Status values: baseline, keep, discard, crash

Progress Output

Every 5 iterations, print a brief status:

Iteration 15: metric 81.2 (baseline 72.3, +8.9) | 6 keeps, 8 discards, 1 crash

When a bounded loop completes:

=== Iterate Complete (25/25) ===
Baseline: 72.3 -> Final: 88.7 (+16.4)
Keeps: 12 | Discards: 11 | Crashes: 2
Best iteration: #18 - add integration tests for payment flow (+3.2)

Adapting to Any Domain

The pattern is universal. Change the five inputs, not the loop.

Domain Goal Verify Direction
Test coverage Coverage to 90% npm test -- --coverage higher
Bundle size Below 200KB npm run build && stat -f%z dist/main.js lower
Performance Faster API response npm run bench \| grep p95 lower
ML training Lower validation loss uv run train.py && grep val_bpb run.log lower
Lint errors Zero warnings npm run lint 2>&1 \| grep -c warning lower
Lighthouse Score above 95 npx lighthouse --output=json \| jq .score higher
Code quality Reduce complexity npx complexity-report \| grep average lower

Guard: Preventing Regressions

The guard is an optional safety net - a command that must always pass regardless of what the main metric does.

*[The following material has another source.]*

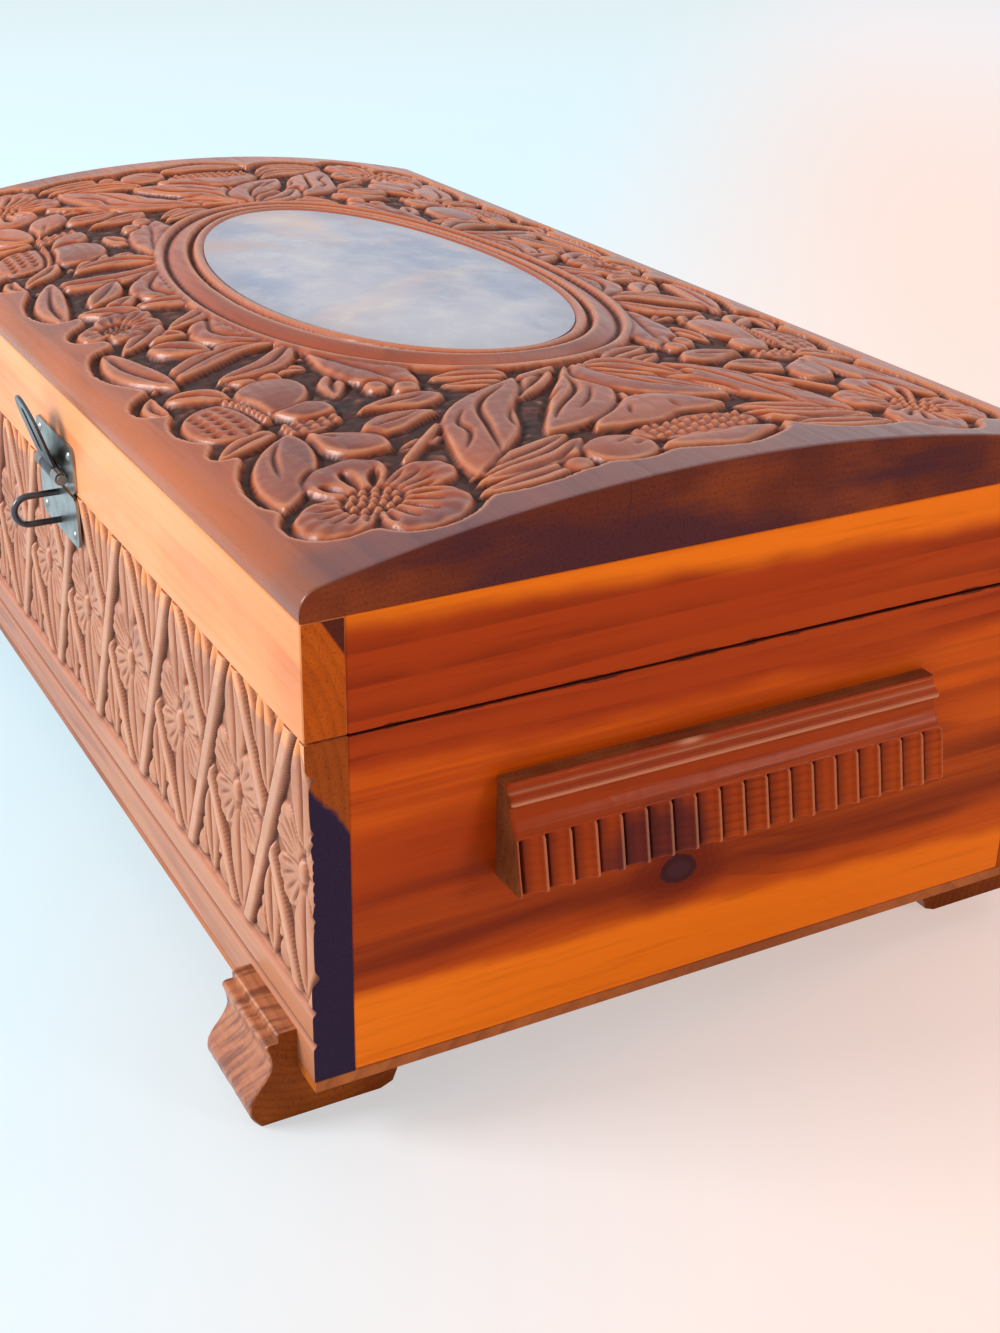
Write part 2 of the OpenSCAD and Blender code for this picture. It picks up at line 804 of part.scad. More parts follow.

  • Verify answers: "Did the metric improve?"
  • Guard answers: "Did anything else break?"

If the metric improves but the guard fails, the change is reverted. The agent should note WHY the guard failed and adapt future attempts accordingly.

Common guards: npm test, tsc --noEmit, cargo check, pytest, go vet

Usage Examples

Inline config (all fields provided)

/iterate
Goal: Increase test coverage from 72% to 90%
Scope: src/**/*.ts, src/**/*.test.ts
Verify: npm test -- --coverage | grep "All files" | awk '{print $10}'
Direction: higher
Guard: tsc --noEmit
Iterations: 30

Minimal (triggers interactive setup)

/iterate
Goal: Make the API faster

Agent scans codebase for tooling, suggests scope/verify/direction, asks once, then goes.

Unbounded overnight run

/iterate
Goal: Reduce bundle size below 150KB
Scope: src/**/*.ts, webpack.config.js
Verify: npm run build 2>&1 | grep "main.js" | awk '{print $2}'
Direction: lower

Agent runs indefinitely. User interrupts in the morning. Results are in results.tsv and git history.